## Begin Collected data

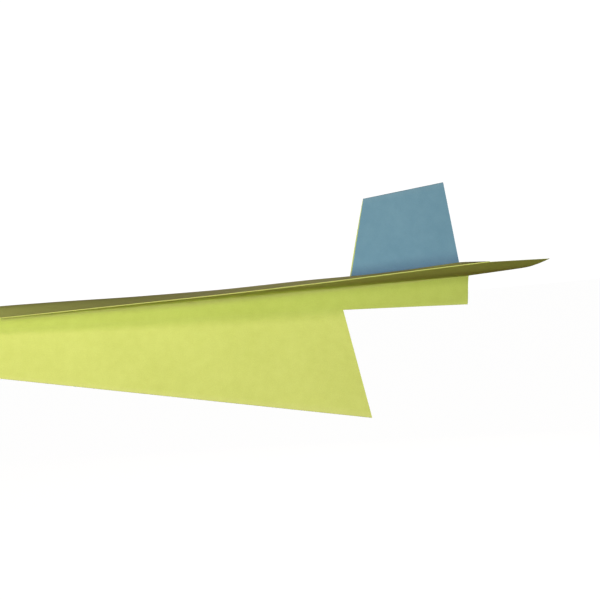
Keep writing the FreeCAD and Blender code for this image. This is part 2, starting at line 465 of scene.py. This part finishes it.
def make_bottom_fold(name, materials):
    """The sheet's bend along the keel's bottom, from the nose to the slit."""
    turns = np.linspace(-(math.pi / 2 - LEAN), math.pi / 2 - LEAN, 17)
    x = NOSE + (SLIT_BOTTOM - NOSE) * FRONT
    radius = KEEL_HALF - PAPER / 2
    columns, uv, wear = [], [], []
    for turn in turns:
        drop, out = 0.5 * radius * math.cos(turn), radius * math.sin(turn)
        columns.append(to_world(x, -drop + 0 * x, out + 0 * x))
        uv.append(np.stack([x, radius * turn + 0 * x], -1))
        wear.append(FOLD_WEAR + 0 * x)
    return build_sheet(name, columns, uv, wear, 1.0, materials)


def fin_point(x, y, z, side):
    """From the fin's half sheet to its place, leaned in about the fin crease."""
    axis = np.array([math.cos(FIN), math.sin(FIN), 0.0])
    centre = np.array([0.0, 0.0, side * FIN_HALF])
    p = np.stack([x, y, z], -1) - centre
    a = -side * FIN_LEAN
    c, s = math.cos(a), math.sin(a)
    leaned = centre + p * c + np.cross(axis, p) * s + axis * (p @ axis)[..., None] * (1 - c)
    return to_world(*lean_out(leaned[..., 0], leaned[..., 1], leaned[..., 2], side))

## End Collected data

◆ **Exercise objective**
Please repeat the listing exactly, with nothing left out.

◆ **Answer for this exercise**
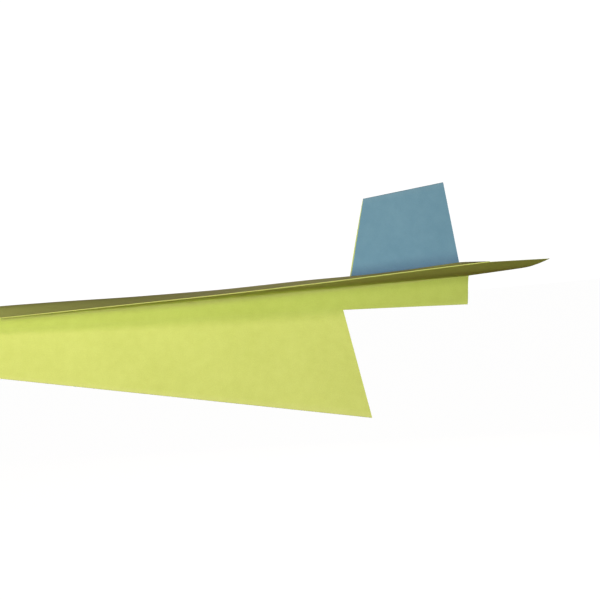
Keep writing the FreeCAD and Blender code for this image. This is part 2, starting at line 465 of scene.py. This part finishes it.
def make_bottom_fold(name, materials):
    """The sheet's bend along the keel's bottom, from the nose to the slit."""
    turns = np.linspace(-(math.pi / 2 - LEAN), math.pi / 2 - LEAN, 17)
    x = NOSE + (SLIT_BOTTOM - NOSE) * FRONT
    radius = KEEL_HALF - PAPER / 2
    columns, uv, wear = [], [], []
    for turn in turns:
        drop, out = 0.5 * radius * math.cos(turn), radius * math.sin(turn)
        columns.append(to_world(x, -drop + 0 * x, out + 0 * x))
        uv.append(np.stack([x, radius * turn + 0 * x], -1))
        wear.append(FOLD_WEAR + 0 * x)
    return build_sheet(name, columns, uv, wear, 1.0, materials)


def fin_point(x, y, z, side):
    """From the fin's half sheet to its place, leaned in about the fin crease."""
    axis = np.array([math.cos(FIN), math.sin(FIN), 0.0])
    centre = np.array([0.0, 0.0, side * FIN_HALF])
    p = np.stack([x, y, z], -1) - centre
    a = -side * FIN_LEAN
    c, s = math.cos(a), math.sin(a)
    leaned = centre + p * c + np.cross(axis, p) * s + axis * (p @ axis)[..., None] * (1 - c)
    return to_world(*lean_out(leaned[..., 0], leaned[..., 1], leaned[..., 2], side))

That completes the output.